Noma 2.0, René Redzepi, Mette Søberg & Junichi Takahashi

When the Copenhagen chart-topper closes in 2024, this artful keepsake wil live on. The intention here is not to be cooked from but rather to be pondered. In fact, instead of printing every step QR codes are provided for those who dare. For the rest of us, the book captures an incredible moment in food. Thanks for the memories. (Hardie Grant, $130)

Pomegranate & Artichokes, Saghar Setareh

This daydream of a book recounts Setareh’s move from Iran to Italy, through the food that made the same journey. With rice and stuffed vegetables featuring heavily, the author brings us into the Middle East/Mediterranean world she forged for herself. And it’s a lovely place to be. (Murdoch Books, $50)

Ester, Mat Lindsay with Pat Nourse

The Ester chef presents a tome to have, to hold, and to cook from as the mood strikes. The condiments alone are worth the bookshelf real estate, including Lindsay’s fermented hot sauce and his famous Marie Rose. (Murdoch Books, $55)

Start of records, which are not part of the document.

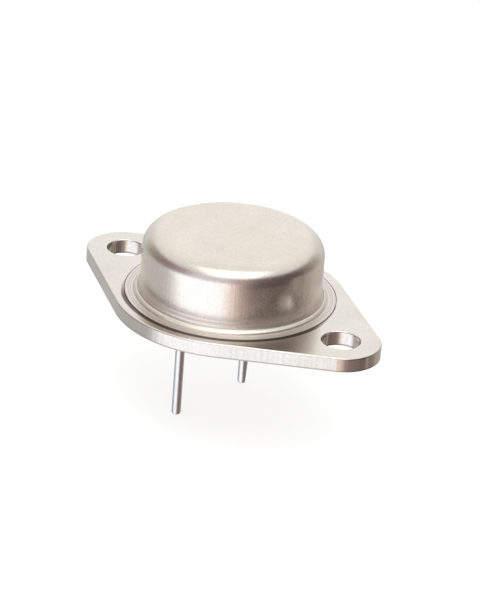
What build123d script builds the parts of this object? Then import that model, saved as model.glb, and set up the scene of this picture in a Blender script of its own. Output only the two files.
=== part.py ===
from build123d import *
import math
import os

# A diamond-flange metal-can power transistor (TO-3 outline), in millimetres.
# Origin: centre of the flange's seating face. +Z runs up through the can,
# +X along the line of the two mounting holes, and the leads hang down on the -X side.

# metal cap: a drawn steel shell with a pressed weld flange
cap_radius = 9.68
cap_wall = 0.42
cap_height_above_base = 6.88
cap_shoulder_radius = 1.9
cap_inner_foot_round = 0.5
cap_flange_width = 1.62
cap_flange_thickness = 0.37
cap_flange_edge_round = 0.1

# foot of the cap: distances out from its wall and up from the top of its flange
flare_height = 1.2
flare_middle_offset = 0.07
flare_middle_height = 0.72
crease_offset = 0.26
crease_height = 0.41
crease_depth = 0.05
bead_middle_offset = 0.49
bead_middle_height = 0.24
bead_outer_offset = 0.59

# mounting base: a stamped steel plate with a coined seat for the cap's flange
base_thickness = 1.6
base_rim_width = 1.2
base_end_margin = 2.22
base_top_edge_round = 0.2
base_bottom_edge_round = 0.1
mount_hole_radius = 2.05
mount_hole_edge_round = 0.13
mount_hole_to_seat = 1.665
seat_depth = 0.3
seat_clearance = 0.06
pilot_clearance = 0.15

# leads: round pins with flat heads
lead_radius = 0.5
lead_length_below_base = 11.75
lead_length_above_base = 1.7
lead_row_offset = 1.85
lead_spacing = 10.92
lead_tip_round = 0.3
lead_head_overhang = 0.3
lead_head_thickness = 0.35
lead_seal_swell = 0.02
sheared_tip_length = 2.4
sheared_tip_depth = 0.14
sheared_tip_direction = 35

# glass seals
seal_radius = 1.65
seal_recess = 0.12
seal_meniscus = 0.1

# heat spreader, braze, solder and die
spreader_length = 9.6
spreader_to_seal = 0.61
spreader_thickness = 1.1
spreader_offset = 1.6
spreader_edge_round = 0.15
braze_inset = 0.15
braze_thickness = 0.06
solder_margin = 0.15
solder_thickness = 0.07
die_side = 4.2
die_thickness = 0.28

# bond wires: each rises from a lead's head, crosses over and comes down on the die
base_wire_radius = 0.125
emitter_wire_radius = 0.19
emitter_wire_pitch = 0.62
wire_foot_length = 0.5
wire_foot_sink = 0.35
wire_bend_radius = 0.45
wire_rise = 1.1
wire_rise_share = 0.36
wire_fall_rise = 0.88
wire_fall_share = 0.26
base_pad_inset = 0.7
emitter_pad_inset = 1.3

# radii, lengths and levels worked out from the sizes above
cap_inner_radius = cap_radius - cap_wall
cap_flange_radius = cap_radius + cap_flange_width
seat_radius = cap_flange_radius + seat_clearance
pilot_radius = cap_inner_radius - pilot_clearance
base_centre_radius = seat_radius + base_rim_width
base_end_radius = mount_hole_radius + base_end_margin
mount_hole_place = seat_radius + mount_hole_to_seat + mount_hole_radius
lead_head_radius = lead_radius + lead_head_overhang
spreader_width = lead_spacing - 2 * (seal_radius + spreader_to_seal)
solder_side = die_side + 2 * solder_margin
seat_floor = base_thickness - seat_depth
flange_top = seat_floor + cap_flange_thickness
cap_top = base_thickness + cap_height_above_base
seal_bottom = seal_recess
seal_top = base_thickness - seal_recess
lead_head_top = base_thickness + lead_length_above_base
spreader_bottom = base_thickness + braze_thickness
spreader_top = spreader_bottom + spreader_thickness
die_bottom = spreader_top + solder_thickness
die_top = die_bottom + die_thickness
base_lead_place = (-lead_row_offset, lead_spacing / 2)
emitter_lead_place = (-lead_row_offset, -lead_spacing / 2)
on_floor = (Align.CENTER, Align.CENTER, Align.MIN)


def arc_point(centre, radius, degrees):
    """Point on a circle at an angle from the first axis."""
    angle = math.radians(degrees)
    return (centre[0] + radius * math.cos(angle), centre[1] + radius * math.sin(angle))


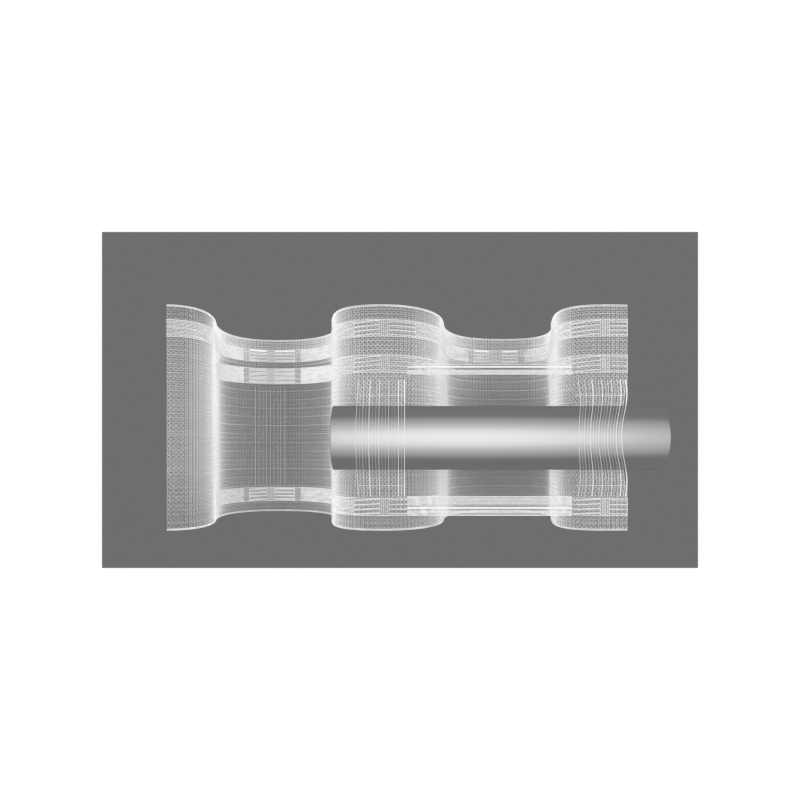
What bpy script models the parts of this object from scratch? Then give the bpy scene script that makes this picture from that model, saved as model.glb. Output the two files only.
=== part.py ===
"""A length of net curtain heading tape standing in deep waves on a round rod."""

import math

import bmesh
import bpy
from mathutils import Vector
from mathutils.geometry import interpolate_bezier

# Frame: metres, +Z up. The origin is the centre of the rod's right end face.
# +X runs along the rod and out of that face, and the front of the tape faces -Y.

# Rod
ROD_RADIUS = 0.014
ROD_LENGTH = 0.143
ROD_SIDES = 48
ROD_RIM = 0.0008

# Tape, measured as it stands
TAPE_HEIGHT = 0.100
TAPE_TOP = 0.05905
NET_THICKNESS = 0.0010
BAND_THICKNESS = 0.0016
BAND_SHOULDER = 0.0006
CLEARANCE = 0.0003
CHORD_ALLOWANCE = 0.00015
STEPS_PER_BEND = 10
STEPS_AT_END = 3
SLOPE_STEP = 0.0002
NO_BAND = range(0)

# The fold path, seen from above: one row for each crest, flank and trough
FOLD_COLUMNS = ("x", "y", "heading", "reach_in", "reach_out")
FOLDS = {
    "crest 1 cut end": (-0.2170, 0.0020, 0, 0.000, 0.012),
    "flank 1": (-0.2065, 0.0430, 104, 0.026, 0.026),
    "trough 1": (-0.1850, 0.0995, 0, 0.026, 0.022),
    "flank 2": (-0.1475, 0.0520, -90, 0.028, 0.030),
    "crest 2": (-0.1220, 0.0017, 0, 0.021, 0.018),
    "flank 3": (-0.0920, 0.0440, 86, 0.024, 0.024),
    "trough 2": (-0.0550, 0.0955, 0, 0.028, 0.024),
    "flank 4": (-0.0357, 0.0500, -103, 0.030, 0.036),
    "crest 3": (-0.0220, 0.0018, 0, 0.020, 0.004),
    "crest 3 cut end": (-0.0130, 0.0023, 4, 0.004, 0.000),
}

# The denser woven bands: how far each edge lies below the tape's top edge, the fold
# where the band begins, and the two folds between which it leaves the tape as a strap
BAND_COLUMNS = (
    "top_at_crest",
    "bottom_at_crest",
    "top_in_trough_1",
    "bottom_in_trough_1",
    "begins_at",
    "leaves_at",
    "returns_at",
)
BANDS = {
    "upper band": (0.0065, 0.0143, 0.0057, 0.0132, "crest 1 cut end", None, None),
    "middle band": (0.0223, 0.0301, 0.0165, 0.0259, "flank 1", "flank 3", "flank 4"),
    "lower band": (0.0854, 0.0936, 0.0859, 0.0942, "flank 1", "flank 3", "flank 4"),
}

# Rod pockets: combs of float threads that hold the rod against the tape
# lean is how far the threads shift sideways between their roots and the rod's front
POCKET_COLUMNS = ("x_left", "threads", "lean")
POCKETS = {
    "rod_pocket_middle": (-0.1326, 16, 0.0),
    "rod_pocket_end": (-0.0348, 16, -0.0045),
}
POCKET_HALF_HEIGHT = 0.0245
POCKET_STRIP = 0.0015
THREAD_PITCH = 0.00137
THREAD_WIDTH = 0.0007
THREAD_THICKNESS = 0.0006
GROUND_ROWS_ON_ROD = (0.0, 0.004, 0.008, 0.016, POCKET_HALF_HEIGHT)
THREAD_ROWS_ON_ROD = (0.0, 0.0025, 0.005, 0.0075, POCKET_HALF_HEIGHT)

# Draw straps, which bridge the second trough straight from crest to crest
STRAP_LEFT = -0.1105
STRAP_RIGHT = -0.0370
STRAP_THICKNESS = 0.0010
STRAP_COLUMNS = ("z_low", "z_high")
STRAPS = {
    "draw_strap_upper": (0.0283, 0.0330),
    "draw_strap_lower": (-0.0345, -0.0261),
}

# Colour, roughness and metallic value of each finish
FINISHES = {
    "tape_net": ((0.80, 0.81, 0.83, 1.0), 0.55, 0.0),
    "pocket_thread": ((0.88, 0.89, 0.90, 1.0), 0.45, 0.0),
    "draw_strap": ((0.92, 0.92, 0.93, 1.0), 0.45, 0.0),
    "rod_metal": ((0.78, 0.78, 0.79, 1.0), 0.32, 1.0),
}


def clear_scene():
    for thing in list(bpy.data.objects):
        bpy.data.objects.remove(thing, do_unlink=True)


def new_collection(name):
    collection = bpy.data.collections.new(name)
    bpy.context.scene.collection.children.link(collection)
    return collection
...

Change the Course, Two Good Co

Consider this the gift that keeps on giving. With more than 100 delicious recipes from the likes of Kylie Kwong and Christine Manfield, and proceeds going to women in crisis, Two Good’s latest read is a feel-good sensation.

(Simon & Schuster, $45)

Rumi, Joseph Abboud

A great sigara boregi, an almond taratoor, a fatoosh for every season. These are a few highlights from Melbourne’s Middle Eastern icon. (Murdoch Books, $40)

Meatsmith, Andrew McConnell & Troy Wheeler

When the chef behind Gimlet, Andrew McConnell, and his butcher Wheeler reveal the secrets to perfect beef Wellington or glazed roast duck, you buy the book. (Hardie Grant, $60)

Andaza, Sumayya Usmani

A delectable memoir recounting Usmani’s childhood in Pakistan and her journey to the UK told through aromatic, spice-forward recipes. (Murdoch Books, $45)

Sweet Enough, Alison Roman

Perfection is boring.” This is the baking bible according to Roman. Here, the cult cook gives us wonky tarts, cakes and galettes galore, each one amplifying flavour and crunch. (Hardie Grant, $55).